A disputa é pelo acesso ao pote e não quanto à justeza das políticas para o povo português

A corrupção é o lubrificante que oleia as juntas e as rodas de engrenagem da economia capitalista e que assegura a lealdade dos políticos ao serviço da burguesia, o Salazar já fazia o mesmo porque sabia que gato com rabo preso não arranha, e verifica-se que ela é transversal aos partidos do poder e há políticos que se vendem por pouco. Os ministros são substituídos não porque os primeiros eram mais corruptos e menos competentes, mas porque não deveriam garantir as mesmas certezas quanto a quem irá beneficiar das benesses do governo, nos casos em concreto de obras do novo aeroporto, linha de alta velocidade, energias verdes e distribuição dos dinheiros do PRR (Plano de Recuperação e Resiliência). E para não deixar dúvidas, António Costa é peremptório sobre os “novos ministros”: são “pessoas com experiência” e dão “garantia de continuidade” … na gestão dos negócios da burguesia doméstica e dos interesses do grande capital financeiro representado por Bruxelas. Será nesta linha de preocupação que haverá algum lóbi, falando pela boca do chefe da oposição, que deseja o ministro das Finanças substituído, não pelo facto de eventualmente ser um “peso morto”, mas pela razão de que não será suficientemente diligente, só que a sua diligência é aquela que Bruxelas entender e não outra.

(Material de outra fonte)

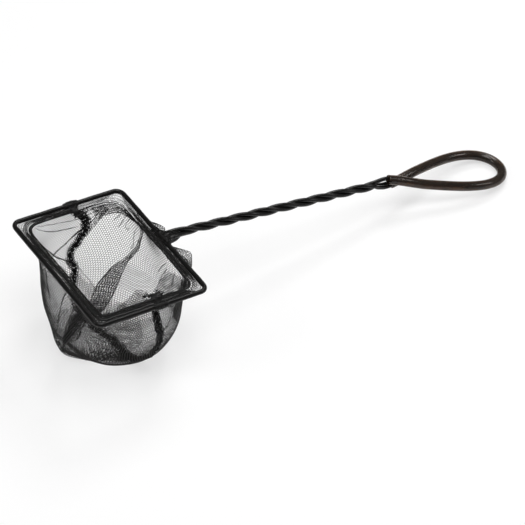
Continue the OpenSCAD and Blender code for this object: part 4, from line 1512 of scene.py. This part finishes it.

Nãos nos cansamos de relembrar que devemos aprender sempre com a História, mas a amnésia do passado, e passado relativamente recente, é lixada e impede que a nossa classe média e os trabalhadores aprendam alguma coisa. Foi quando os governos da I República, nomeadamente os de um outro Costa, que ficou conhecido por “raxa-sindicalistas”, começaram a atacar o movimento operário que socavou o apoio popular e assinou a sua certidão de óbito. Reprimir a classe operária depauperada e abandonar a arruinada classe dos pequenos proprietários criou rapidamente as condições para o pronunciamento militar de 28 de Maio de 1926. A classe operária ficou no desnorte por ausência de uma organização e direcção revolucionárias e a classe média, principalmente a da província, foi um forte apoio para a longevidade do fascismo.  São os partidos e governos de cariz social-democrata que, reprimindo as lutas do povo e assassinando os seus líderes, com o fim de deixar o movimento revolucionária sem direcção, facilitam assim a instauração da ditadura sem intermediação do grande capital. Em vésperas do PS comemorar os seus 50 anos, partido fundado na Alemanha pelos dinheiros da Fundação Friedrich Ebert, é bom relembrar que foi o governo deste social-democrata alemão, Friedrich Ebert, República de Weimar, que ordenou e financiou as milícias Freikorps para assassinar os dirigentes revolucionários Rosa Luxemburgo e Karl Liebknecht, fez agora 104 anos (15 de Janeiro).

Estamos a tempo de impedir a repetição da História.